▶ TASK GOAL: Return all lines in the material below that contain "frame".

▶ DATA EXCERPT:
···
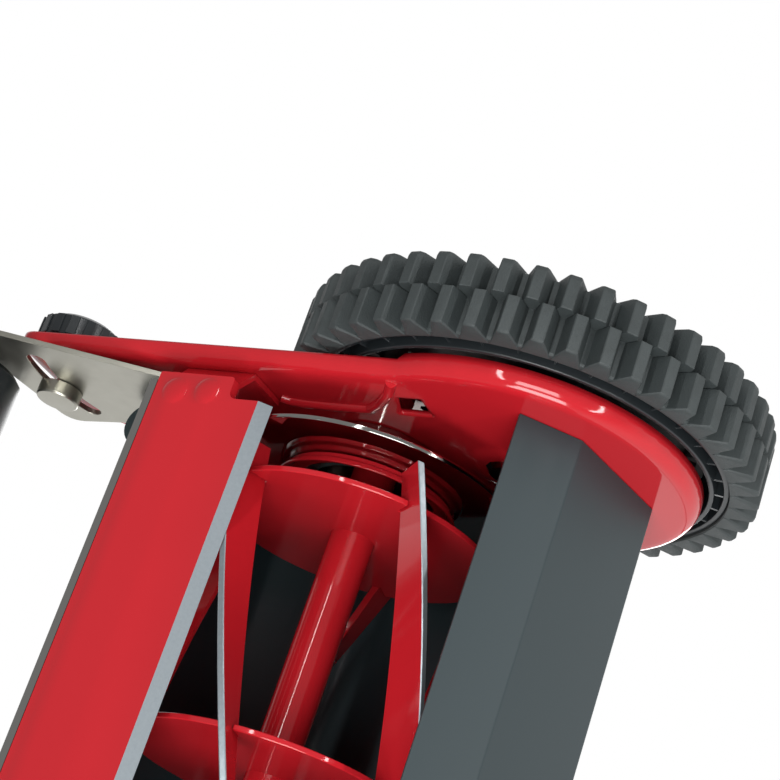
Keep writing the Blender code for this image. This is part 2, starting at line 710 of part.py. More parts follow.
def rear_roller():
    """A moulded tube with thick ends that turn on the roller axle."""
    half, bore, chamfer = ROLLER_HALF_WIDTH, ROLLER_AXLE_RADIUS + GAP, 0.003
    profile = [(-half, bore), (-half, ROLLER_RADIUS - chamfer), (chamfer - half, ROLLER_RADIUS),
               (half - chamfer, ROLLER_RADIUS), (half, ROLLER_RADIUS - chamfer), (half, bore)]
    turned("rear_roller", profile, "black_plastic", from_axle((ROLLER_FORWARD, ROLLER_UP)), 24)


def roller_axle():
    """A through rod with a pressed collar outside each bracket."""
    collar = BRACKET_X + GAP
    steps = [(collar, ROLLER_AXLE_RADIUS), (collar, 0.0095), (collar + NUT_HEIGHT, 0.0095),
             (collar + NUT_HEIGHT, ROLLER_AXLE_RADIUS), (collar + 0.0082, 0.0050)]
    left = [(-x, radius) for x, radius in reversed(steps)]
    bolt("roller_axle", (ROLLER_FORWARD, ROLLER_UP), left + steps, "bright_steel")


for maker in (roller_bracket, bracket_pivot_pin, clamp_bolt, clamp_knob):
    both_sides(maker)
rear_roller()
roller_axle()


# --- handle --------------------------------------------------------------------------------------

TUBE_SIDES = 10
FOOT_BELOW_PIVOT = 0.014
UPPER_HANDLE_X = HANDLE_X - 2 * TUBE_RADIUS - GAP
CORNER_RADIUS = 0.060
JOINT_BOLT_HEIGHT = LOWER_HANDLE_LENGTH - HANDLE_OVERLAP / 2


def swept_tube(name, path, finish, origin):
    """A round tube, open at both ends, along a path in the X-Z plane."""
    bm = bmesh.new()
    walls = {radius: [] for radius in (TUBE_RADIUS, TUBE_RADIUS - TUBE_WALL)}
    for index, point in enumerate(path):
        before = Vector(path[max(index - 1, 0)])
        after = Vector(path[min(index + 1, len(path) - 1)])
        along = (after - before).normalized()
        across = Vector((along.y, -along.x))
        for radius, rings in walls.items():
            ring = []
            for side in range(TUBE_SIDES):
                angle = 2 * math.pi * side / TUBE_SIDES
                x = point[0] + across.x * radius * math.cos(angle)
                z = point[1] + across.y * radius * math.cos(angle)
                ring.append(bm.verts.new((x, radius * math.sin(angle), z)))
            rings.append(ring)
    outer, inner = walls.values()
    loops = outer + inner[::-1]
    for first, second in zip(loops, loops[1:] + loops[:1]):
        for side in range(TUBE_SIDES):
            after = (side + 1) % TUBE_SIDES
            bm.faces.new((first[side], first[after], second[after], second[side]))
    return make_object(name, bm, finish, origin)


def drill_across(obj, height, reach_from, reach_to):
    """Drills a bolt hole along X through a tube, at a height above the handle's pivot."""
    bm = bmesh.new()
    add_prism(bm, circle((0, height), BOLT_RADIUS + GAP, 10), reach_from, reach_to)
    tool = cutter(f"{obj.name}_hole", bm, (0, obj.location.y, from_axle(HANDLE_PIVOT).z))
    drill(obj, tool)


def lower_handle():
    pivot = from_axle(HANDLE_PIVOT, HANDLE_X)
    path = [(0, -FOOT_BELOW_PIVOT), (0, LOWER_HANDLE_LENGTH)]
    obj = swept_tube("lower_handle_right", path, "grey_paint", pivot)
    for height in (0, JOINT_BOLT_HEIGHT):
        drill_across(obj, height, HANDLE_X - 2 * TUBE_RADIUS, HANDLE_X + 2 * TUBE_RADIUS)
    return obj


def upper_handle():
    """One tube bent into a U: it is bolted inside the lower tubes and carries the grips."""
    corner_x = UPPER_HANDLE_X - CORNER_RADIUS
    corner_z = HANDLE_LENGTH - CORNER_RADIUS
    foot = (UPPER_HANDLE_X, LOWER_HANDLE_LENGTH - HANDLE_OVERLAP)
    right = [foot, *arc((corner_x, corner_z), CORNER_RADIUS, 0, 90, 6)]
    path = right + [(-x, z) for x, z in reversed(right)]
    obj = swept_tube("upper_handle", path, "grey_paint", from_axle(HANDLE_PIVOT))
    drill_across(obj, JOINT_BOLT_HEIGHT, -HANDLE_X, HANDLE_X)


def handle_pivot_bolt():
    """A bolt through the handle's foot and the side plate, with its nut outside."""
    inner = HANDLE_X - TUBE_RADIUS - GAP
    outer = PLATE_X + SHEET + GAP
    steps = [(inner - NUT_HEIGHT, NUT_RADIUS), (inner, NUT_RADIUS), (inner, BOLT_RADIUS),
             (outer, BOLT_RADIUS), (outer, NUT_RADIUS), (outer + NUT_HEIGHT, NUT_RADIUS)]
    return bolt("handle_pivot_bolt_right", HANDLE_PIVOT, steps)


def handle_joint_bolt():
    """A bolt with a domed head outside; it clamps the upper tube to the lower one."""
    inner = UPPER_HANDLE_X - TUBE_RADIUS - GAP
    outer = HANDLE_X + TUBE_RADIUS + GAP
    steps = [(inner - NUT_HEIGHT, NUT_RADIUS), (inner, NUT_RADIUS), (inner, BOLT_RADIUS),
             (outer, BOLT_RADIUS), (outer, 0.0080), (outer + 0.0035, 0.0070)]
    centre = (HANDLE_PIVOT[0], HANDLE_PIVOT[1] + JOINT_BOLT_HEIGHT)
    return bolt("handle_joint_bolt_right", centre, steps)


def handle_grip():
    """A foam sleeve on the crossbar."""
    inner_x, outer_x = 0.004, UPPER_HANDLE_X - CORNER_RADIUS - 0.002
    sides, chamfer = 12, 0.0015
    bore = (TUBE_RADIUS + GAP) / math.cos(math.pi / sides)
    profile = [(inner_x, bore), (inner_x, GRIP_RADIUS - chamfer), (inner_x + chamfer, GRIP_RADIUS),
               (outer_x - chamfer, GRIP_RADIUS), (outer_x, GRIP_RADIUS - chamfer), (outer_x, bore)]
    centre = from_axle(HANDLE_PIVOT) + Vector((0, 0, HANDLE_LENGTH))
    return turned("handle_grip_right", profile, "grip_foam", centre, sides)


for maker in (lower_handle, handle_pivot_bolt, handle_joint_bolt, handle_grip):
    both_sides(maker)
upper_handle()
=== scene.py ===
# %% [markdown]
# # A push reel mower, finished
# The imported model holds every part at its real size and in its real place. This lesson gives that frame its
# finished surfaces: pressed sheet with rolled edges, a lugged tyre, ground blades, enamel, rubber and zinc.
# Each piece takes its place from the frame and rides on one of its bodies, so the joints carry it along.

# %% Load the frame
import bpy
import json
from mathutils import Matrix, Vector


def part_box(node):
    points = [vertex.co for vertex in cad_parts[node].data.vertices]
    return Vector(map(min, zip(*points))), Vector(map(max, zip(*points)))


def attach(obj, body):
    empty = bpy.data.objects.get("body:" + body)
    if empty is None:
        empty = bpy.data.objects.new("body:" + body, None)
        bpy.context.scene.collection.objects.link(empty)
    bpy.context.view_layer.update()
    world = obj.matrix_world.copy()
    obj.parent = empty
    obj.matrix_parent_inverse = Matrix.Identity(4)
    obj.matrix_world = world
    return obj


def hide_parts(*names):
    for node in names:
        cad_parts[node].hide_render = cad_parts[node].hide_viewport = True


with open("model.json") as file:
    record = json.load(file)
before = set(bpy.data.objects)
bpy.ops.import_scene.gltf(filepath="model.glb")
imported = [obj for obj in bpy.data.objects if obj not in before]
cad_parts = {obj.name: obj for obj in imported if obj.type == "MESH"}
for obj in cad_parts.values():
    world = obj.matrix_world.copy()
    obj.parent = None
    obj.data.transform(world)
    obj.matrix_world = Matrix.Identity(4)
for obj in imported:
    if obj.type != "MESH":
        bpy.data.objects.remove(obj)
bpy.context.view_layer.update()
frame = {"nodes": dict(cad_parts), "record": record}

# %% The modules that build the pieces
import json
import math

import bmesh
import bpy
from mathutils import Matrix, Vector, geometry

# %% [markdown]
# ## Where things are
# A mower is laid out from its wheel axle, so places here are (forward, up) from that line, and X runs
# across the mower. The numbers could be typed in from a drawing, but then a change of size would leave them
# behind. The frame's own boxes always agree with the parts, so they are read instead.

# %% Places read from the frame


def middle(node):
    low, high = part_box(node)
    return (low + high) / 2


AXLE = middle("wheel_rim_right")
REEL = middle("reel_shaft")
ROLLER = middle("roller_axle")
CLAMP = middle("clamp_knob_right")
BRACKET_PIN = middle("bracket_pivot_pin_right")
HANDLE_FOOT = middle("handle_pivot_bolt_right")
LUG_TIP = 0.0009
TYRE_INNER_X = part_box("tyre_right")[0].x + LUG_TIP
WHEEL_RADIUS = AXLE.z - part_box("tyre_right")[0].z
PLATE_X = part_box("side_plate_right")[0].x
SHIELD_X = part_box("end_shield_right")[0].x
SHEET = 0.0025
PLAY = 0.0003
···
▶ EXERCISE OUTPUT:
# The imported model holds every part at its real size and in its real place. This lesson gives that frame its
# Each piece takes its place from the frame and rides on one of its bodies, so the joints carry it along.
# %% Load the frame
frame = {"nodes": dict(cad_parts), "record": record}
# behind. The frame's own boxes always agree with the parts, so they are read instead.
# %% Places read from the frame